Dix ans après le début du conflit en Syrie, l’Iran remet-il en question son investissement sur la scène régionale et en particulier auprès du régime Assad ?

Non, il ne remet pas en question son investissement en Syrie malgré son coût financier et politique. La popularité de l’Iran, notamment au sein des populations sunnites de la région, a décliné. Des protestations ont lieu sur le sol iranien, dénonçant l’engagement financier de leur gouvernement pour faire la guerre en Syrie, alors qu’une crise économique sévit en Iran. Cependant, les objectifs qui ont poussé le régime iranien à intervenir dans cette région sont toujours valables. Son principal objectif était de sauver l’axe de résistance contre Israël, menacé par le soulèvement syrien. Un deuxième objectif était d’éviter l’installation en Syrie de groupes extrémistes sunnites comme Daech et Al-Qaïda.
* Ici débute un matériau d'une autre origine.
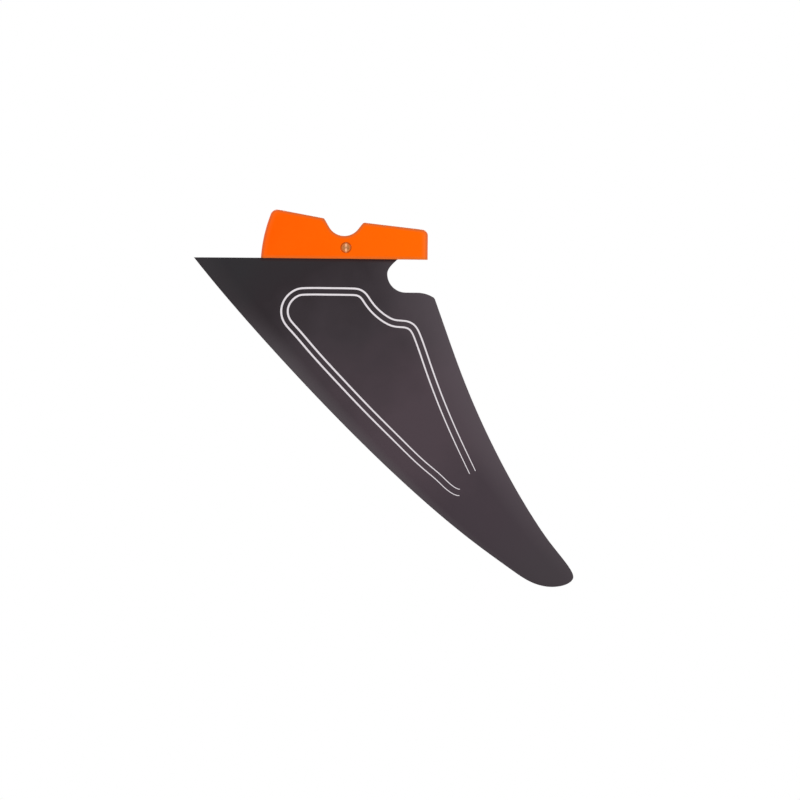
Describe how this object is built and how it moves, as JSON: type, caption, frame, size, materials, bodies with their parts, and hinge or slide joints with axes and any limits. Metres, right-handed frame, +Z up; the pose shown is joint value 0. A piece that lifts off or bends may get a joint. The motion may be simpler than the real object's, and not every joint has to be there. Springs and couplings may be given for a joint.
{
  "type": "sailboard weed fin",
  "caption": "Raked weed fin with a foil blade, a cast plug-in head and a cross nut that takes a screw from the deck.",
  "frame": {"origin": "where the screw's axis meets the hull, on the head's underside, in the fin's middle plane", "axes": "+X aft, from the leading edge to the trailing edge; +Y to starboard, across the fin; +Z up out of the hull, along the screw"},
  "size_m": [0.3756, 0.0108, 0.3675],
  "materials": {
    "blade_composite": "satin black sanded fibre laminate, a little lighter along its edges",
    "head_resin": "orange cast resin, satin",
    "nut_metal": "turned metal, dulled",
    "stripe_print": "white printed ink"
  },
  "bodies": {
    "root": {"blade": "blade_composite", "head": "head_resin", "barrel_nut": "nut_metal", "pinstripes_port": "stripe_print", "pinstripes_starboard": "stripe_print"}
  },
  "joints": []
}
Un troisième objectif a pris davantage d’importance ces dernières années. Durant le mandat de Donald Trump, les risques d’attaque militaire envers l’Iran de la part des États-Unis, mais aussi d’Israël, se sont accrus. Pour les Iraniens, leur présence régionale est la meilleure manière de répondre à ces menaces. En cas d’attaque, le pays peut à tout moment engager une guerre dans la région grâce à sa présence au Liban, en Syrie, en Irak et au Yémen.